_Exercise prompt_
Extract, unchanged, every line from the top of the material below through the line with "return points", and no more.

_Information shown_
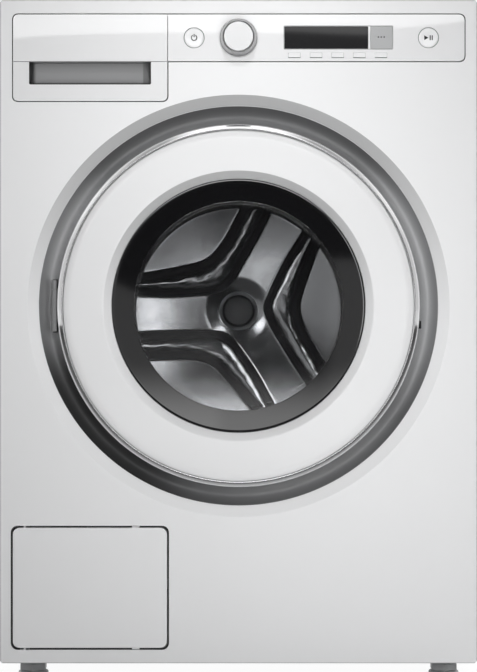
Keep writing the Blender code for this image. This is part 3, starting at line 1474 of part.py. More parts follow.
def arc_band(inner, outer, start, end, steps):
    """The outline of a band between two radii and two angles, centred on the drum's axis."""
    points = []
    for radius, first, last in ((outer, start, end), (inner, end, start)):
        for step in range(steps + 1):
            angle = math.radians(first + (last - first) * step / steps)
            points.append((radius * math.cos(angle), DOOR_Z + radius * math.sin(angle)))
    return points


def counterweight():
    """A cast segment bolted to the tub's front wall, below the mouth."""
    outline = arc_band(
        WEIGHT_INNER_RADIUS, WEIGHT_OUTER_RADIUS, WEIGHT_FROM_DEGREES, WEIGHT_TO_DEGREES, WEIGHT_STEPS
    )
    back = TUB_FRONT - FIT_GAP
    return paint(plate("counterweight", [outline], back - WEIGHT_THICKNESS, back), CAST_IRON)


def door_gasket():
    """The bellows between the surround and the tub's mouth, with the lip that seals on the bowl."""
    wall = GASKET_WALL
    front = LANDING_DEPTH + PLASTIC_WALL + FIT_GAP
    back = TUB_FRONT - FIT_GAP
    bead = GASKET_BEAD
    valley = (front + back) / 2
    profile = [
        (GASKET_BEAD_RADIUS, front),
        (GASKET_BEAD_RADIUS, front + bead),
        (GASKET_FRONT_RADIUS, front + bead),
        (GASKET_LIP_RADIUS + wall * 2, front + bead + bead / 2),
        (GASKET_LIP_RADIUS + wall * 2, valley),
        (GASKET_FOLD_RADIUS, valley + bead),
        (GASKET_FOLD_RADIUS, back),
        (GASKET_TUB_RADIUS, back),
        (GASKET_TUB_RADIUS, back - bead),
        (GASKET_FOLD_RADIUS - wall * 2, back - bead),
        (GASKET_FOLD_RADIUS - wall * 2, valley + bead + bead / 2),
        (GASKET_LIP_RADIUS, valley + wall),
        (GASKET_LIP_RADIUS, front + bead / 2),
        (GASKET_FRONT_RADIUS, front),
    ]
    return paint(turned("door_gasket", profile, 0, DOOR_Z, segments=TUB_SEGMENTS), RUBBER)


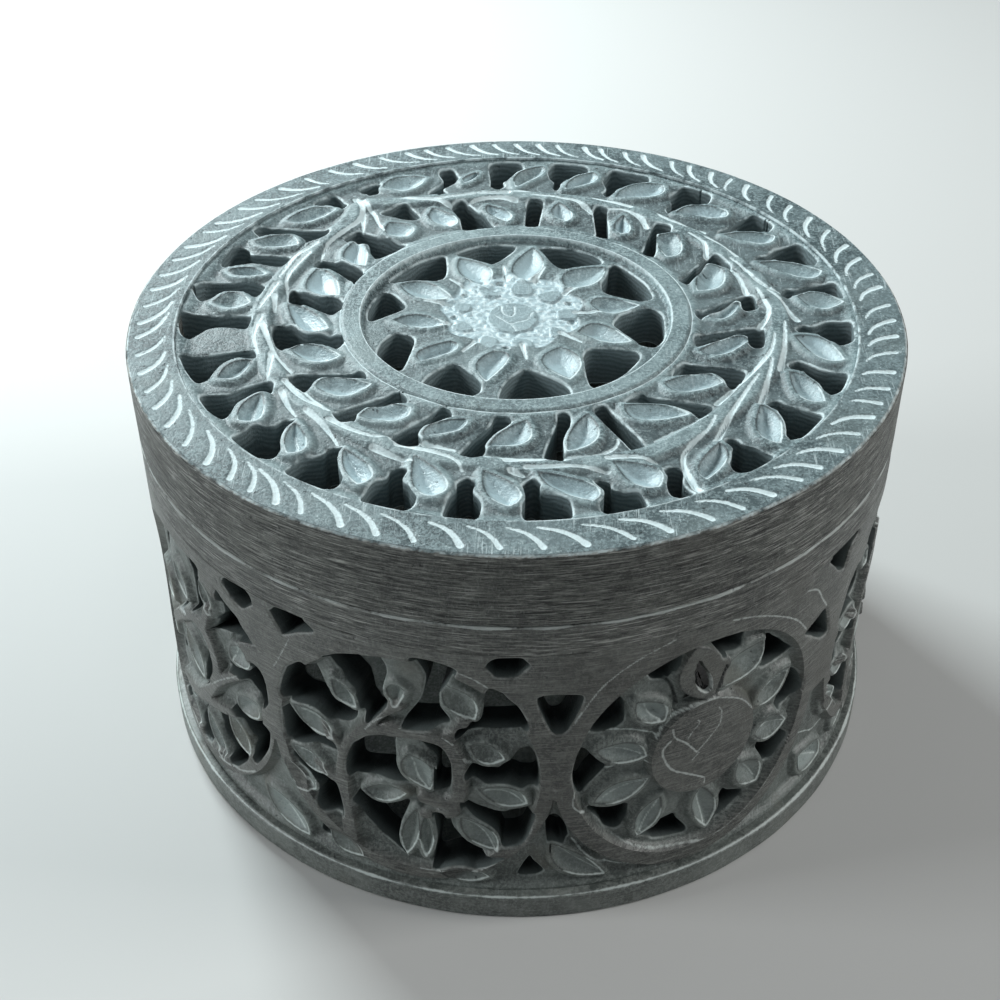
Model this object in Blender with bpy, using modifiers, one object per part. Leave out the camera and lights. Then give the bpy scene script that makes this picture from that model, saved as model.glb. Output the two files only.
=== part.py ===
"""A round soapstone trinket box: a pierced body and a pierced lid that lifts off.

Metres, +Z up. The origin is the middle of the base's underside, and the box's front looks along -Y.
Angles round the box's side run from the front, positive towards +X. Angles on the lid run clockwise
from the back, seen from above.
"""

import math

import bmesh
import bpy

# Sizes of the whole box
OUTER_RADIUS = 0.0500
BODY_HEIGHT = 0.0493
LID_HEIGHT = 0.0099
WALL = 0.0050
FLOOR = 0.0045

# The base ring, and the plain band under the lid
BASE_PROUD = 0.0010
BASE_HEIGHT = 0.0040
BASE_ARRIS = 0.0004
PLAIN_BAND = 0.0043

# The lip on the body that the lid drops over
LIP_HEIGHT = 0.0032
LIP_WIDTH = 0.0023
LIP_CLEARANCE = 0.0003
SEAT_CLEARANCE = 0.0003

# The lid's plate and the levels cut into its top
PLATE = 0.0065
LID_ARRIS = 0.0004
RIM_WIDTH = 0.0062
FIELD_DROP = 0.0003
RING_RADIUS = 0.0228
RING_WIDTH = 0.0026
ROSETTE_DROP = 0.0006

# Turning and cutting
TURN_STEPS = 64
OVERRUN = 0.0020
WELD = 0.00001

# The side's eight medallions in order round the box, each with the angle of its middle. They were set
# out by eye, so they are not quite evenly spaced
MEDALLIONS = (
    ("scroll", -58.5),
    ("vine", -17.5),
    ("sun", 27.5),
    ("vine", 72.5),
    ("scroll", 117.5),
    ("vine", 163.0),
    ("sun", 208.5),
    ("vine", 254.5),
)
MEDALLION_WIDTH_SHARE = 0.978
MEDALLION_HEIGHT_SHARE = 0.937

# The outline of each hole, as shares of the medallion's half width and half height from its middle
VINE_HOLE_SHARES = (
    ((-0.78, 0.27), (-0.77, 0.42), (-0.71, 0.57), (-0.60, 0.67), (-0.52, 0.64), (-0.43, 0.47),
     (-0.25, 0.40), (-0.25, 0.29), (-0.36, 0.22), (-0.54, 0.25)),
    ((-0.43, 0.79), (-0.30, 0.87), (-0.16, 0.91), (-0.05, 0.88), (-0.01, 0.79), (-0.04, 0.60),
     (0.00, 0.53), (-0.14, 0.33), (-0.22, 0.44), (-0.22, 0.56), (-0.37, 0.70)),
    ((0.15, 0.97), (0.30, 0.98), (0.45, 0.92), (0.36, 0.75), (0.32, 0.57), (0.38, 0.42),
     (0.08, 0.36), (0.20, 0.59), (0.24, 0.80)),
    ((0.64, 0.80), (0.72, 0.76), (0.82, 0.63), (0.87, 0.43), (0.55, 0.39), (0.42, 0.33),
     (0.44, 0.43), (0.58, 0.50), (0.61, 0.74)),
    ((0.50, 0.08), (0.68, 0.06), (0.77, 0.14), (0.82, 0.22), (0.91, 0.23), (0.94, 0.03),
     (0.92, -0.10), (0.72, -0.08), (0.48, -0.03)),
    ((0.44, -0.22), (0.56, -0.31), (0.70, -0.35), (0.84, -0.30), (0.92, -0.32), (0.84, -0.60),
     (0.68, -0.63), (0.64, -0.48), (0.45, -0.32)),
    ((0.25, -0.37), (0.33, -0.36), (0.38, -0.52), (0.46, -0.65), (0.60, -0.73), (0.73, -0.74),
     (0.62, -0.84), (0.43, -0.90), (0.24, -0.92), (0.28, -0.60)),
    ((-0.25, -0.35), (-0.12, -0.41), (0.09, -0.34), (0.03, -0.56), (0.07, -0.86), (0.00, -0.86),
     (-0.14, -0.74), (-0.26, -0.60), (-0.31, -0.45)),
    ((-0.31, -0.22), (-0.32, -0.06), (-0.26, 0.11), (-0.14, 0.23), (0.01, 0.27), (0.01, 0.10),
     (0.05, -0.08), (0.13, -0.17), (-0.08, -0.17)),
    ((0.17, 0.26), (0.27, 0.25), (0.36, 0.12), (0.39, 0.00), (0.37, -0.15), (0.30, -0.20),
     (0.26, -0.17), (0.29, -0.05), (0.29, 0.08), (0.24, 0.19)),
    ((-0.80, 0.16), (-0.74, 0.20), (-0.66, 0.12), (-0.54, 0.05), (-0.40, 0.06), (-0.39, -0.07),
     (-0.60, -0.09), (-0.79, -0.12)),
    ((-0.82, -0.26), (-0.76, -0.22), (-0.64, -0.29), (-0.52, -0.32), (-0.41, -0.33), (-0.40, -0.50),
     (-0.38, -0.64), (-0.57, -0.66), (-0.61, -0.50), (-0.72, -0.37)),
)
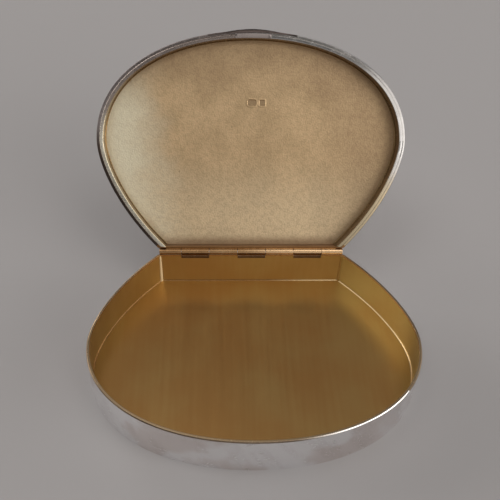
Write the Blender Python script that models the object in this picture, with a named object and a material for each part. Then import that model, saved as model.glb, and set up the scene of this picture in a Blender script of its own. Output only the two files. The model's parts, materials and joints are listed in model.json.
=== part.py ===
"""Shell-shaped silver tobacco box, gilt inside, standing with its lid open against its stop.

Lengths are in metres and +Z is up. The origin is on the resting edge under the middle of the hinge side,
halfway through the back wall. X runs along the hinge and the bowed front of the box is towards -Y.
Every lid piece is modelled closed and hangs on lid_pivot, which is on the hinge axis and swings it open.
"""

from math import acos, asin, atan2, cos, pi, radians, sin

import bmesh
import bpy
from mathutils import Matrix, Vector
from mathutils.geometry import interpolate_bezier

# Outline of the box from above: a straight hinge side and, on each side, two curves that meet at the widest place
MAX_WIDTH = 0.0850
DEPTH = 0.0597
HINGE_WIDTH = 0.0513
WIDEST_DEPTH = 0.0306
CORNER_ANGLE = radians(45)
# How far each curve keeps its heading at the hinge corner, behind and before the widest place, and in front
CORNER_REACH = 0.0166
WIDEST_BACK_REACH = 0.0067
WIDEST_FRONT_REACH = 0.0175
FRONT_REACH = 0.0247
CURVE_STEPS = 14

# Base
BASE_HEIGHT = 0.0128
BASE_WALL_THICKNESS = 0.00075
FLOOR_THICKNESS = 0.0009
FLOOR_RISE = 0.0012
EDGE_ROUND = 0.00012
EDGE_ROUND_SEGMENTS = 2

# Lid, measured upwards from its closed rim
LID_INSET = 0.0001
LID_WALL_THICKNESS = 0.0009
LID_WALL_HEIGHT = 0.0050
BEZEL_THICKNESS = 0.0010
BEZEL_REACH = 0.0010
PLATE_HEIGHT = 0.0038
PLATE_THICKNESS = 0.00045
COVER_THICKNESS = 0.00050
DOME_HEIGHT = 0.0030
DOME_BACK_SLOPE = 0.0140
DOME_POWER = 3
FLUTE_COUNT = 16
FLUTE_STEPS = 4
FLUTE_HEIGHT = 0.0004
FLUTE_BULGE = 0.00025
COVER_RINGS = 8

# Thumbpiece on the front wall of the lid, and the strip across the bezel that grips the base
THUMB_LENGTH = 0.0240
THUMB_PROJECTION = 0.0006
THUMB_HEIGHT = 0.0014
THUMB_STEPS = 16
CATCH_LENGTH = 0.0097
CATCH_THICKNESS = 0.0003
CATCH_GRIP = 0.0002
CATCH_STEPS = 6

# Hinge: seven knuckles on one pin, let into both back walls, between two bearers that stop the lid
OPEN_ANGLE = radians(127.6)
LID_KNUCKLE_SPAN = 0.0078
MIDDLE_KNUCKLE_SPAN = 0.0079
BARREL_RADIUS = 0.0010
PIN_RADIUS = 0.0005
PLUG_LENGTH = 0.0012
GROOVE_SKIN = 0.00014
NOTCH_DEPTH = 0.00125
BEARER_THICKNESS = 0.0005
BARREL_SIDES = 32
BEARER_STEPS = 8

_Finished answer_
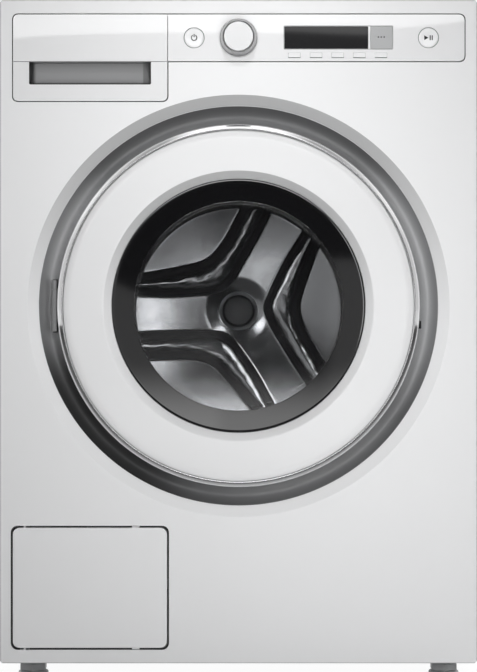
Keep writing the Blender code for this image. This is part 3, starting at line 1474 of part.py. More parts follow.
def arc_band(inner, outer, start, end, steps):
    """The outline of a band between two radii and two angles, centred on the drum's axis."""
    points = []
    for radius, first, last in ((outer, start, end), (inner, end, start)):
        for step in range(steps + 1):
            angle = math.radians(first + (last - first) * step / steps)
            points.append((radius * math.cos(angle), DOOR_Z + radius * math.sin(angle)))
    return points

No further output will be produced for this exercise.